3. Feather Fletched Easton XX75 Jazz Aluminum Arrows 6-pack

I have just purchased this last month, and all of the arrows was shipped and arrived at me on time, which really impressed me. Till now, every one of these arrows is very good quality. I have to tell you about the colors of their fletchings, they feature blue and white feathers, and honestly, they are so beautiful.

Now, I shoot these ones with my favorite recurve bow, and they can still hold up great. Maybe I haven’t used them long enough, but there has been nothing wrong with these arrows since the first time I used them. There are no feathers peeling off, and none of the screw-in point inserts getting loose.

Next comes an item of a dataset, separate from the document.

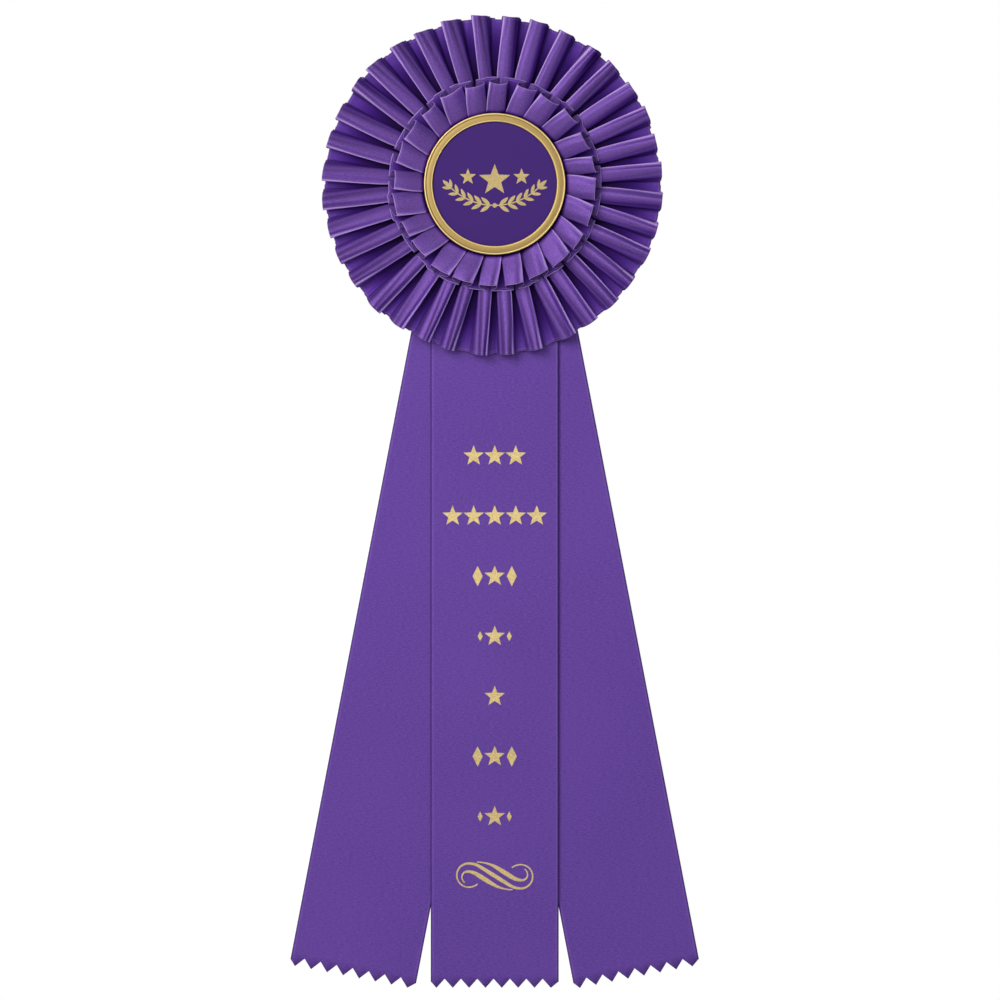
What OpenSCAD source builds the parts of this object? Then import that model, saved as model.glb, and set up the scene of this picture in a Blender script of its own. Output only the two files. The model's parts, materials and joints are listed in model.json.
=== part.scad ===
// Award rosette with three fanned satin streamers, a gold-rimmed centre button and a bar pin on its back.
// Units are millimetres. +Z is up and the front faces -Y. The origin is the middle of the pin's needle,
// where the cloth that the rosette is pinned to lies. Each "rear" below is the Y of a layer's back face,
// and a layer runs from there towards -Y.

/* [Outer ruffle] */
// Radius of the outer ruffle at its rim
outer_r = 67.5; // [65:0.5:70]
// Number of box pleats round the outer ruffle
outer_pleats = 36; // [32:1:38]
// Width of the ribbon that the outer ruffle is pleated from
outer_ribbon_w = 36.5; // [34:0.5:38]
// Width of each front panel of the outer pleats
outer_panel_w = 6.7; // [6:0.1:7]
// Front-to-back depth of the outer pleats at the rim
outer_depth = 4.5; // [3.5:0.1:5]

/* [Inner ruffle] */
// Radius of the inner ruffle at its rim
inner_r = 42; // [40:0.5:43]
// Number of box pleats round the inner ruffle
inner_pleats = 24; // [22:1:25]
// Width of the ribbon that the inner ruffle is pleated from
inner_ribbon_w = 22.2; // [21:0.1:23]
// Width of each front panel of the inner pleats
inner_panel_w = 9; // [8:0.1:9.5]
// Front-to-back depth of the inner pleats at the rim
inner_depth = 5.5; // [4.5:0.1:6.5]

/* [Button] */
// Radius of the gold rim
rim_r = 28; // [27:0.5:29]
// Radius of the printed disc that shows inside the rim
face_r = 24.6; // [23.5:0.1:25]
// Height of the rim from its back edge to its crest
rim_h = 2.5; // [2.2:0.1:3]

/* [Streamers] */
// Width of each streamer
streamer_w = 50.8; // [48:0.1:52]
// Length of the middle streamer below the staple, to its side corners
streamer_l = 295.8; // [280:0.1:310]
// How much longer the side streamers are cut than the middle one
side_extra = 1.2; // [0:0.1:4]
// Angle that each side streamer is fanned out from the middle one
fan = 10.9; // [6:0.1:11]
// Pitch of the pinked teeth along the cut end
tooth_pitch = 6.49; // [5:0.01:8]
// Depth of the pinked teeth
tooth_h = 3.6; // [2.5:0.1:4]
// Thickness of the satin
satin_t = 0.3; // [0.25:0.05:0.3]

/* [Cards] */
// Radius of the card that carries the outer ruffle
base_card_r = 42; // [40:0.5:44]
// Radius of the card that closes the back
back_card_r = 38; // [36:0.5:39]
// Height of the bar pin above the centre of the rosette
pin_up = 16; // [14:0.5:18]

/* [Bar pin] */
// Length of the bar
bar_l = 39; // [38.5:0.1:40]
// Width of the bar
bar_w = 5; // [4.5:0.1:5.5]
// Radius of the needle
needle_r = 0.45; // [0.4:0.05:0.5]
// Clear space between the needle and the bar, for the cloth
cloth_gap = 3.2; // [3:0.1:3.6]

/* [Hidden] */

$fn = 96;
small_fn = 48;
purple = [0.38, 0.27, 0.59];
deep_purple = [0.27, 0.16, 0.47];
gold = [0.73, 0.62, 0.36];
foil_gold = [0.85, 0.77, 0.53];
card_white = [0.93, 0.92, 0.88];
chipboard = [0.66, 0.6, 0.51];
steel = [0.72, 0.73, 0.75];

// Layers, from the bar at the back to the button at the front.
bar_t = 0.6;
pad_t = 0.8;
back_card_t = 0.5;
base_card_t = 1;
inner_card_t = 0.8;
glue_t = 0.3;
layer_gap = 0.3;
wire = 0.5;
crown_gap = 0.05;
bend_room = 0.2;
outer_heading_t = 2.6;
inner_heading_t = 3.6;
button_back_t = 0.5;
bar_rear = -(needle_r + cloth_gap);
pad_rear = bar_rear - bar_t;
back_card_rear = pad_rear - pad_t;
bay_rear = back_card_rear - back_card_t;
staple_rear = bay_rear - crown_gap;
right_rear = staple_rear - wire - bend_room;
left_rear = right_rear - satin_t - layer_gap;
centre_rear = left_rear - satin_t - layer_gap;
base_card_rear = centre_rear - satin_t - layer_gap;
base_front = base_card_rear - base_card_t;
outer_rear = base_front - glue_t;
inner_card_rear = outer_rear - outer_heading_t;
inner_front = inner_card_rear - inner_card_t;
inner_rear = inner_front - glue_t;
button_rear = inner_rear - inner_heading_t;
disc_rear = button_rear - button_back_t;
disc_t = 0.8;
foil_t = 0.08;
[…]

Additionally, I guess they must use high-quality glue as some arrows have gone deeply into the wood and their tips did not pop off. I mean everything is still fine with the tips even when I have to use my both hands to pull them out very hard. Last but not least, there are six arrows available for, which means they provide you one more, compared to their counterparts.

Here are some features of the product:

– It has Truelight parabolic feathers coming along with right-wing helical offset.

– There are replaceable plastic nocks and screw-in tips which are made of steel, however, the style can vary.

– These arrows are specifically accurate for bows with the weight of 15lbs to 50lbs.


– The inserts are almost impossible to get into the arrows and you have to grind them down with a dremel tool.

– The nocks are poorly glued so they are likely to come off easily.

Final thoughts

In conclusion, the best hunting arrows can have a very big impact on your hunt. Hence, keep on doing your research to find out one that suits you the most. It might take some time, but the reward is worth it.